**Given request:** For this exercise, return only the lines from the line containing "Continue the Blender" through the line containing "FLAP_END = 0.3063", both ends included, exactly as they are.

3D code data
--- --- ---
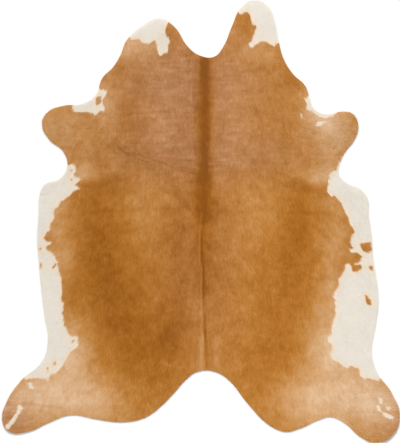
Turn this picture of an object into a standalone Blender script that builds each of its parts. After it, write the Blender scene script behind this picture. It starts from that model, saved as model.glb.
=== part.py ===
"""A cowhide rug: one whole hide, cut to its natural outline and laid flat, hair side up.

The hide lies with the neck towards +Y and its flesh side on the plane z = 0. It is one sheet with a flat
underside, apart from the low rises that it keeps along the spine, at two shoulder creases and at the ends
of the cheeks and legs. Its thickness is that of the skin and of the short hair lying on it.

Blender 4.5. Lengths are in metres, apart from those in the two tables, which are in millimetres.
"""

import math

import bmesh
import bpy
from mathutils import Vector
from mathutils.geometry import intersect_point_line

MM = 0.001

THICKNESS = 4 * MM  # skin of about 2.5 mm with its hair lying on it
CURVE_STEPS = 5  # straight edges between two outline points
LATTICE = 45 * MM  # widest spacing of the lines that cut the sheet into faces
RISE_LATTICE = 12 * MM  # spacing of those lines across the spine's rise
RISE_LINES = 3  # lines on each side of the spine
SNAP = 3 * MM  # a corner this near to such a line is taken to lie on it
SPINE_ACROSS = 12 * MM  # the spine's mean distance from the middle of the box
LEAST_RISE = 0.15 * MM  # a lower rise than this is left flat on the floor

# The outline, clockwise from above, a row for each region: (across, along) from the middle of the box.
OUTLINE = (
    ("right cheek", ((265, 1104), (334, 1074), (371, 990), (388, 905))),
    ("right neck", ((416, 808), (462, 736), (520, 680), (544, 618))),
    ("right armpit", ((563, 569), (622, 537))),
    ("right foreleg", ((700, 549), (757, 538), (784, 485), (770, 420))),
    ("right elbow", ((703, 318), (688, 240), (725, 196))),
    ("right brisket", ((800, 160), (836, 105))),
    ("right belly", ((838, 35), (852, -60), (860, -180), (886, -390))),
    ("right flank", ((874, -515), (853, -640), (876, -742))),
    ("right hind leg", ((960, -868), (992, -960), (965, -1056), (885, -1105), (800, -1078))),
    ("right hock", ((720, -1009), (650, -976), (590, -989))),
    ("right rump", ((498, -1031), (421, -1049), (340, -1016), (234, -910))),
    ("tail root", ((133, -786), (60, -746), (-20, -750), (-80, -795))),
    ("left rump", ((-125, -846), (-195, -919), (-284, -981), (-401, -1001))),
    ("left hock", ((-530, -985), (-645, -966))),
    ("left hind leg", ((-760, -1006), (-860, -1049), (-955, -1050), (-991, -1000), (-970, -900), (-892, -787))),
    ("left flank", ((-797, -700), (-765, -590), (-781, -480))),
    ("left belly", ((-800, -320), (-814, -170), (-818, -70), (-811, 30))),
    ("left brisket", ((-806, 135), (-780, 186))),
    ("left elbow", ((-705, 216), (-667, 275), (-684, 347))),
    ("left foreleg", ((-755, 408), (-793, 490), (-765, 546), (-690, 578))),
    ("left armpit", ((-590, 590), (-526, 634))),
    ("left neck", ((-492, 718), (-438, 773), (-402, 833))),
    ("left cheek", ((-372, 905), (-290, 978), (-211, 1014), (-135, 975))),
    ("nape", ((-65, 874), (-8, 831), (66, 824), (112, 875))),
    ("right cheek, inner side", ((155, 976), (200, 1066))),
)

# The rises: what it is, its two ends, its half width, and its height.
RISES = (
    ("spine on the neck", (8, 780), (14, 240), 34, 3.0),
    ("spine on the back", (14, 240), (4, -90), 30, 3.4),
    ("spine on the loin", (4, -90), (26, -640), 32, 3.0),
    ("left shoulder crease", (-415, 390), (-60, 222), 62, 2.4),
    ("right shoulder crease", (80, 290), (440, 340), 62, 2.2),
    ("left cheek", (-250, 985), (-170, 975), 120, 4.5),
    ("right cheek", (265, 1075), (300, 1010), 120, 6.0),
    ("left foreleg", (-775, 500), (-740, 500), 110, 5.0),
    ("right foreleg", (765, 490), (730, 490), 110, 5.0),
    ("left hind leg", (-965, -1010), (-920, -985), 130, 6.0),
    ("right hind leg", (965, -1030), (900, -1040), 130, 6.5),
    ("left belly", (-815, -90), (-810, 20), 90, 3.0),
    ("right belly", (868, -250), (880, -400), 90, 3.2),
)


def clear_scene():
    for thing in list(bpy.data.objects):
        bpy.data.objects.remove(thing, do_unlink=True)


def hide_collection():
    collection = bpy.data.collections.new("cowhide_rug")
    bpy.context.scene.collection.children.link(collection)
    return collection


def hide_material():
    """Short glossy hair of a warm mid brown."""
    material = bpy.data.materials.new("brown_hair_on_leather")
    material.use_nodes = True
    shader = material.node_tree.nodes["Principled BSDF"]
    shader.inputs["Base Color"].default_value = (0.51, 0.21, 0.055, 1.0)
    shader.inputs["Roughness"].default_value = 0.6
    shader.inputs["Metallic"].default_value = 0.0
    return material


def outline_curve():
    """A closed Bezier curve through the outline's points, filled as one flat face."""
    points = [point for _, row in OUTLINE for point in row]
    curve = bpy.data.curves.new("hide_outline", "CURVE")
    curve.dimensions = "2D"
    curve.fill_mode = "BOTH"
    curve.resolution_u = CURVE_STEPS
    spline = curve.splines.new("BEZIER")
    spline.bezier_points.add(len(points) - 1)
    spline.use_cyclic_u = True
    for control, (across, along) in zip(spline.bezier_points, points):
        control.co = (across * MM, along * MM, 0.0)
        control.handle_left_type = "AUTO"
        control.handle_right_type = "AUTO"
    return curve


def flat_sheet():
    """The outline as one flat polygon facing up, with the middle of its box at the origin."""
    guide = bpy.data.objects.new("hide_outline", outline_curve())
    bpy.context.scene.collection.objects.link(guide)
    graph = bpy.context.evaluated_depsgraph_get()
    mesh = bpy.data.meshes.new_from_object(guide.evaluated_get(graph))
    bpy.data.objects.remove(guide, do_unlink=True)

    sheet = bmesh.new()
    sheet.from_mesh(mesh)
    bpy.data.meshes.remove(mesh)
    bmesh.ops.remove_doubles(sheet, verts=sheet.verts, dist=0.1 * MM)
    bmesh.ops.dissolve_faces(sheet, faces=sheet.faces[:], use_verts=False)
    lowest, highest = box_of(sheet)
    middle = (lowest + highest) / 2
    bmesh.ops.translate(sheet, vec=(-middle.x, -middle.y, 0.0), verts=sheet.verts)
    for face in sheet.faces:
        if face.normal.z < 0:
            face.normal_flip()
    return sheet


def box_of(sheet):
    """The least and the greatest corner of the mesh's box."""
    least = Vector(min(vert.co[axis] for vert in sheet.verts) for axis in range(3))
    greatest = Vector(max(vert.co[axis] for vert in sheet.verts) for axis in range(3))
    return least, greatest


def cut_lines(sheet, axis, places):
    """Cuts every face where the coordinate on this axis has one of these values."""
    normal = Vector((0.0, 0.0, 0.0))
    normal[axis] = 1.0
    for place in places:
        bmesh.ops.bisect_plane(
            sheet,
            geom=sheet.verts[:] + sheet.edges[:] + sheet.faces[:],
            dist=SNAP,
            plane_co=normal * place,
            plane_no=normal,
        )


def even_places(start, end):
    """Places between start and end, no further apart than the lattice."""
    count = math.ceil((end - start) / LATTICE)
    return [start + (end - start) * step / count for step in range(1, count)]


def cut_lattice(sheet):
    """Cuts the polygon into the faces that the rises bend, closer together across the spine."""
    least, greatest = box_of(sheet)
    band = RISE_LINES * RISE_LATTICE
    spine_lines = [SPINE_ACROSS + step * RISE_LATTICE for step in range(-RISE_LINES, RISE_LINES + 1)]
    cut_lines(sheet, 0, even_places(least.x, SPINE_ACROSS - band))
    cut_lines(sheet, 0, spine_lines)
    cut_lines(sheet, 0, even_places(SPINE_ACROSS + band, greatest.x))
    cut_lines(sheet, 1, even_places(least.y, greatest.y))


def rise_at(place):
    """The height of the sheet's underside over the floor at this place."""
    height = 0.0
    for _, start, end, half_width, top in RISES:
        start, end = Vector(start) * MM, Vector(end) * MM
        nearest, share = intersect_point_line(place.xy, start, end)
        nearest = start.lerp(end, min(max(share, 0.0), 1.0))
        reach = (place.xy - nearest.xy).length / (half_width * MM)
        if reach < 1.0:
            height = max(height, top * MM * 0.5 * (1.0 + math.cos(math.pi * reach)))
    return height if height > LEAST_RISE else 0.0


def make_hide(collection):
    """The whole hide, with its rises, as a closed sheet of even thickness."""
    sheet = flat_sheet()
    cut_lattice(sheet)
    for vert in sheet.verts:
        vert.co.z = rise_at(vert.co)
    mesh = bpy.data.meshes.new("hide")
    sheet.to_mesh(mesh)
    sheet.free()
    mesh.materials.append(hide_material())

    hide = bpy.data.objects.new("hide", mesh)
    collection.objects.link(hide)
    solid = hide.modifiers.new("thickness", "SOLIDIFY")
    solid.thickness = THICKNESS
    solid.offset = 1.0
    solid.use_even_offset = True
    return hide


clear_scene()
make_hide(hide_collection())
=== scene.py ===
"""A cowhide rug lying flat on the floor, hair side up.

The rug is one tanned skin. Its leather is a thin sheet with a suede underside and a cut edge. On it lie a
dense undercoat and four runs of short flat locks, which carry the brown and white of the coat.

Lengths are in metres. The tables are in millimetres, across and along from the middle of the rug, with
the neck towards +Y. Angles are in degrees, from the tail's direction round towards the rug's right side.
"""

import math

import bmesh
import bpy
import numpy as np
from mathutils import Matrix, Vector
from mathutils.bvhtree import BVHTree


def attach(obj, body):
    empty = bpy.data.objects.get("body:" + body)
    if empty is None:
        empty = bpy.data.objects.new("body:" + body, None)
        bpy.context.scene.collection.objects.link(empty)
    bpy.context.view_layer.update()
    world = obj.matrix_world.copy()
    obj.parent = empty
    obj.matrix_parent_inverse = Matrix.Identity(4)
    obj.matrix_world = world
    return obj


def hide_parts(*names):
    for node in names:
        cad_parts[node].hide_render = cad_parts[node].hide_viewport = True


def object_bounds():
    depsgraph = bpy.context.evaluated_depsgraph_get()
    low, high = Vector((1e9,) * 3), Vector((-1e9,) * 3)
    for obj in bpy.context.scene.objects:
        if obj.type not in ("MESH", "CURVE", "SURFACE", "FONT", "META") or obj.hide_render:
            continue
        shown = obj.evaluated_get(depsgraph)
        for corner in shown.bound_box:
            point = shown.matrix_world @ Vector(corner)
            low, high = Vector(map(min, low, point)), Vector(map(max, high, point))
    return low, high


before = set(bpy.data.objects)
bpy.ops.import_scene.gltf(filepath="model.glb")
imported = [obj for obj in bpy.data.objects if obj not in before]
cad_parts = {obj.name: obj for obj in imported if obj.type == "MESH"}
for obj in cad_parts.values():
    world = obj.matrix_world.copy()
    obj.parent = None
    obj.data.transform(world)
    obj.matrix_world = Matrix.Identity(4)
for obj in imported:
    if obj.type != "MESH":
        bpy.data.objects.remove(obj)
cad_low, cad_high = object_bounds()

MM = 0.001
SEED = 11

# The layers, from the floor up.
LEATHER_THICK = 2.4 * MM
UNDERCOAT_THICK = 0.8 * MM
ROOT_DEPTH = 0.3 * MM  # how far a lock's root sinks into the undercoat

# Widths of the faces in each layer.
COAT_FACE = 9 * MM
LEATHER_FACE = 20 * MM
RISES_GRID = 0.012
RISES_MARGIN = 0.03
OUTLINE_STEPS = 4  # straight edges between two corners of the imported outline
SNAP = 1.2 * MM

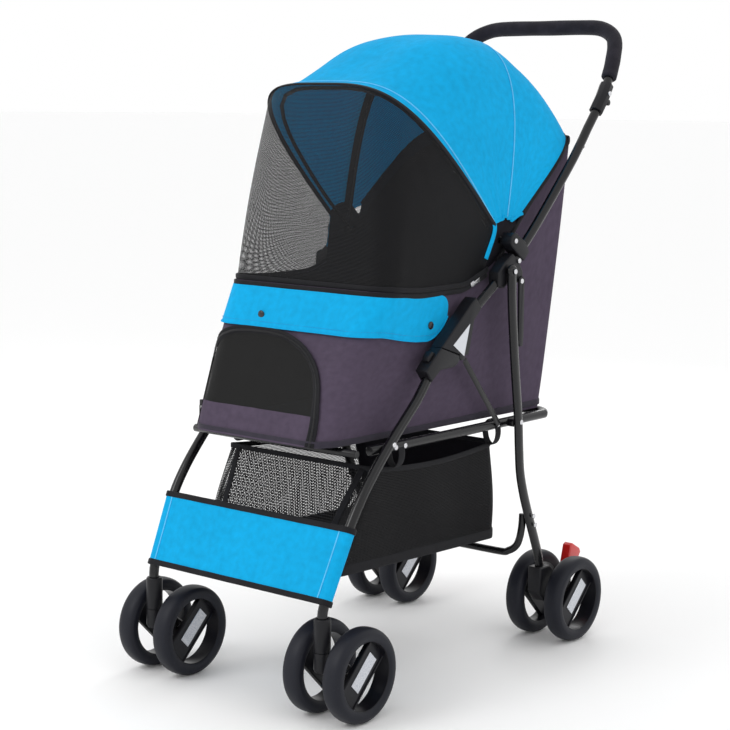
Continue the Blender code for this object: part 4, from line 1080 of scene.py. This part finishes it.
# ---- Front flap --------------------------------------------------------------------------------
# A blue cloth flap hangs round the nose below the rim zipper. Its ends are round, a line of
# stitches runs along its edge, and three black snaps hold it down.
# The blue cloth carries a painted glow: it emits light in its own colour, standing in for light through the
# cloth.
blue_cloth = woven("blue_oxford", (0.0015, 0.275, 0.530), 0.85, sheen=0.0, faded=1.10, painted_glow=0.26)
FLAP_END = 0.3063


def flap_level(along, part):
    """Level on the flap, 0 at its lower edge and 1 under the zipper, with its rounded end."""
    lower = float(np.interp(abs(along), [0, 0.16, 0.245, 0.2704], [0.700, 0.700, 0.652, 0.645]))
    upper = 0.952
    reach = (FLAP_END - abs(along)) / 0.038
    if reach < 1:
        half = math.sqrt(max(0.0, 1 - (1 - reach) ** 2))
        middle = (lower + upper) / 2
        lower, upper = middle + (lower - middle) * half, middle + (upper - middle) * half
    return lower + (upper - lower) * part


flap_arcs = [FLAP_END * math.sin(math.pi / 2 * k / 120) for k in range(-120, 121)]
flap_rows = []
for i in range(17):
    hang = 0.0030 + 0.0022 * (1 - i / 16)
    flap_rows.append([wall_point(s, flap_level(s, i / 16), hang + 0.0006 * math.sin(s * 60 + i * 0.2))
                      for s in flap_arcs])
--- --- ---
**Task result:**
Continue the Blender code for this object: part 4, from line 1080 of scene.py. This part finishes it.
# ---- Front flap --------------------------------------------------------------------------------
# A blue cloth flap hangs round the nose below the rim zipper. Its ends are round, a line of
# stitches runs along its edge, and three black snaps hold it down.
# The blue cloth carries a painted glow: it emits light in its own colour, standing in for light through the
# cloth.
blue_cloth = woven("blue_oxford", (0.0015, 0.275, 0.530), 0.85, sheen=0.0, faded=1.10, painted_glow=0.26)
FLAP_END = 0.3063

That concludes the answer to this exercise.